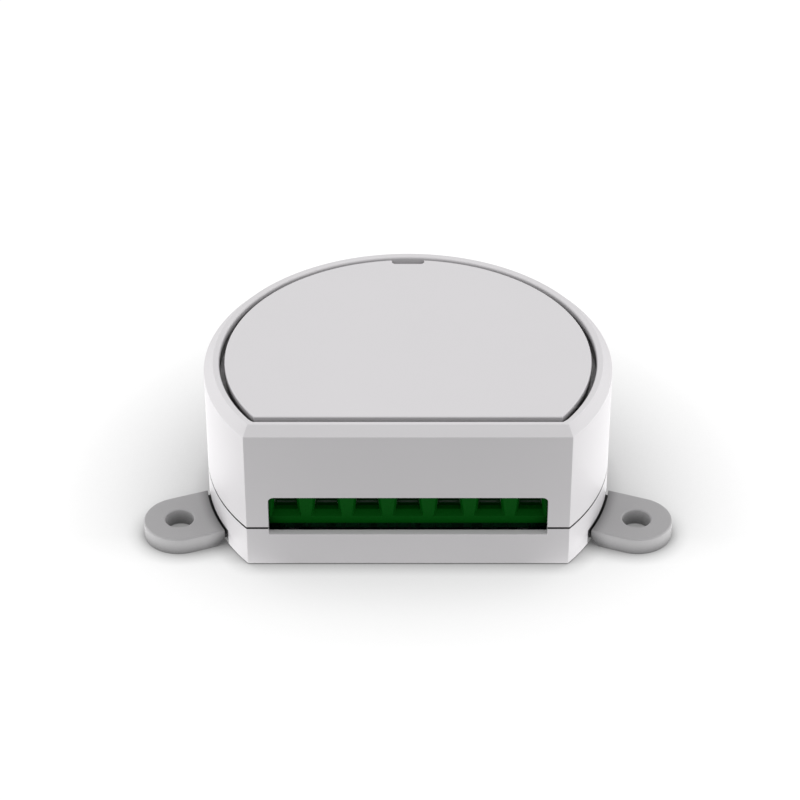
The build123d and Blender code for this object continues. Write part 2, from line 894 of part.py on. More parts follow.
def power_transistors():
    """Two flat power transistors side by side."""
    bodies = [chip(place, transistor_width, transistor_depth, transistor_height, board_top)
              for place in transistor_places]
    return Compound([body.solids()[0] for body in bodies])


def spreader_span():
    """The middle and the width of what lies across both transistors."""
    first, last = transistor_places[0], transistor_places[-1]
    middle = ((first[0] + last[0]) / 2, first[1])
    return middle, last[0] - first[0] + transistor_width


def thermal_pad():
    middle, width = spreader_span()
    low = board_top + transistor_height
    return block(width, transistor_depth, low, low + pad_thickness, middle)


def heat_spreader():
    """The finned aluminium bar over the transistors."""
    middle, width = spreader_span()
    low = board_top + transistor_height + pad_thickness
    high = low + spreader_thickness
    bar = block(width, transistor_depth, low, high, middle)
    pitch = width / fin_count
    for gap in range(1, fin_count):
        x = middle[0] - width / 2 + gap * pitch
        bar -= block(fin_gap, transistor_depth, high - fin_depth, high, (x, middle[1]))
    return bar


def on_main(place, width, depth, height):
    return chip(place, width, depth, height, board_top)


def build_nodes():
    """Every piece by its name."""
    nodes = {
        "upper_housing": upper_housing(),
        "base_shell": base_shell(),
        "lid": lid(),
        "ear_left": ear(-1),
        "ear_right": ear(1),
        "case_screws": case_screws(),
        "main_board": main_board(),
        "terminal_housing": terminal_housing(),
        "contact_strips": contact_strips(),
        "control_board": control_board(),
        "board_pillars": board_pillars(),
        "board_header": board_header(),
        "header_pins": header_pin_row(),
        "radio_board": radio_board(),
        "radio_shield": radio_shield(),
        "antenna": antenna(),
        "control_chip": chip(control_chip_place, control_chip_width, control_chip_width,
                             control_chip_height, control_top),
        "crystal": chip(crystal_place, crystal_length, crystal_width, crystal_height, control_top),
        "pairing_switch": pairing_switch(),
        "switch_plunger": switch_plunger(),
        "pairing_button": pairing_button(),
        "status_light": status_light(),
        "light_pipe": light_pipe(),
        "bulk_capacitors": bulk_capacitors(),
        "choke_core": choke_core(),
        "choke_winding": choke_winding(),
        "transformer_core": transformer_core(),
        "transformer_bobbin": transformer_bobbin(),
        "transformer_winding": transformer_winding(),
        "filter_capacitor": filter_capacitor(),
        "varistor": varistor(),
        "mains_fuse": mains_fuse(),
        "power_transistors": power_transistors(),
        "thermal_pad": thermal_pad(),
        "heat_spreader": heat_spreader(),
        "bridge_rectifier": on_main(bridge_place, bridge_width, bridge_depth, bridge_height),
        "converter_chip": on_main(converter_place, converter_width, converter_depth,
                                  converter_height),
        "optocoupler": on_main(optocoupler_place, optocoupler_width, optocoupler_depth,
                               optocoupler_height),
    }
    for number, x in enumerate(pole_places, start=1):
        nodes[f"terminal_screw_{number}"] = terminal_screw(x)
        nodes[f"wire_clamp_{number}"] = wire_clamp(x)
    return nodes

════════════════

#### WRITTEN EXERCISE
Repeat the data above exactly.

#### SOLVED PROBLEM
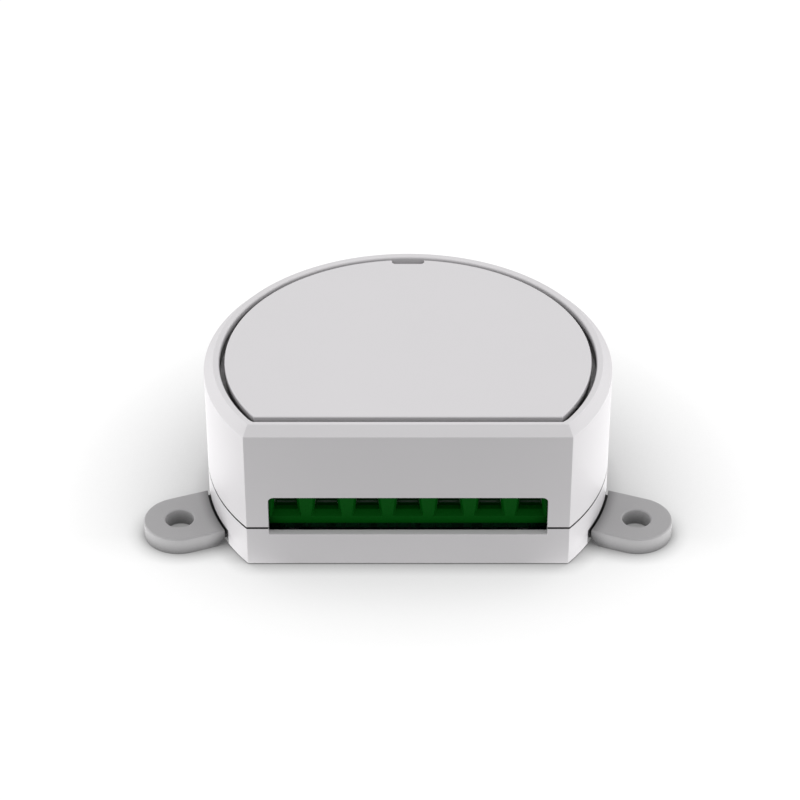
The build123d and Blender code for this object continues. Write part 2, from line 894 of part.py on. More parts follow.
def power_transistors():
    """Two flat power transistors side by side."""
    bodies = [chip(place, transistor_width, transistor_depth, transistor_height, board_top)
              for place in transistor_places]
    return Compound([body.solids()[0] for body in bodies])


def spreader_span():
    """The middle and the width of what lies across both transistors."""
    first, last = transistor_places[0], transistor_places[-1]
    middle = ((first[0] + last[0]) / 2, first[1])
    return middle, last[0] - first[0] + transistor_width


def thermal_pad():
    middle, width = spreader_span()
    low = board_top + transistor_height
    return block(width, transistor_depth, low, low + pad_thickness, middle)


def heat_spreader():
    """The finned aluminium bar over the transistors."""
    middle, width = spreader_span()
    low = board_top + transistor_height + pad_thickness
    high = low + spreader_thickness
    bar = block(width, transistor_depth, low, high, middle)
    pitch = width / fin_count
    for gap in range(1, fin_count):
        x = middle[0] - width / 2 + gap * pitch
        bar -= block(fin_gap, transistor_depth, high - fin_depth, high, (x, middle[1]))
    return bar


def on_main(place, width, depth, height):
    return chip(place, width, depth, height, board_top)


def build_nodes():
    """Every piece by its name."""
    nodes = {
        "upper_housing": upper_housing(),
        "base_shell": base_shell(),
        "lid": lid(),
        "ear_left": ear(-1),
        "ear_right": ear(1),
        "case_screws": case_screws(),
        "main_board": main_board(),
        "terminal_housing": terminal_housing(),
        "contact_strips": contact_strips(),
        "control_board": control_board(),
        "board_pillars": board_pillars(),
        "board_header": board_header(),
        "header_pins": header_pin_row(),
        "radio_board": radio_board(),
        "radio_shield": radio_shield(),
        "antenna": antenna(),
        "control_chip": chip(control_chip_place, control_chip_width, control_chip_width,
                             control_chip_height, control_top),
        "crystal": chip(crystal_place, crystal_length, crystal_width, crystal_height, control_top),
        "pairing_switch": pairing_switch(),
        "switch_plunger": switch_plunger(),
        "pairing_button": pairing_button(),
        "status_light": status_light(),
        "light_pipe": light_pipe(),
        "bulk_capacitors": bulk_capacitors(),
        "choke_core": choke_core(),
        "choke_winding": choke_winding(),
        "transformer_core": transformer_core(),
        "transformer_bobbin": transformer_bobbin(),
        "transformer_winding": transformer_winding(),
        "filter_capacitor": filter_capacitor(),
        "varistor": varistor(),
        "mains_fuse": mains_fuse(),
        "power_transistors": power_transistors(),
        "thermal_pad": thermal_pad(),
        "heat_spreader": heat_spreader(),
        "bridge_rectifier": on_main(bridge_place, bridge_width, bridge_depth, bridge_height),
        "converter_chip": on_main(converter_place, converter_width, converter_depth,
                                  converter_height),
        "optocoupler": on_main(optocoupler_place, optocoupler_width, optocoupler_depth,
                               optocoupler_height),
    }
    for number, x in enumerate(pole_places, start=1):
        nodes[f"terminal_screw_{number}"] = terminal_screw(x)
        nodes[f"wire_clamp_{number}"] = wire_clamp(x)
    return nodes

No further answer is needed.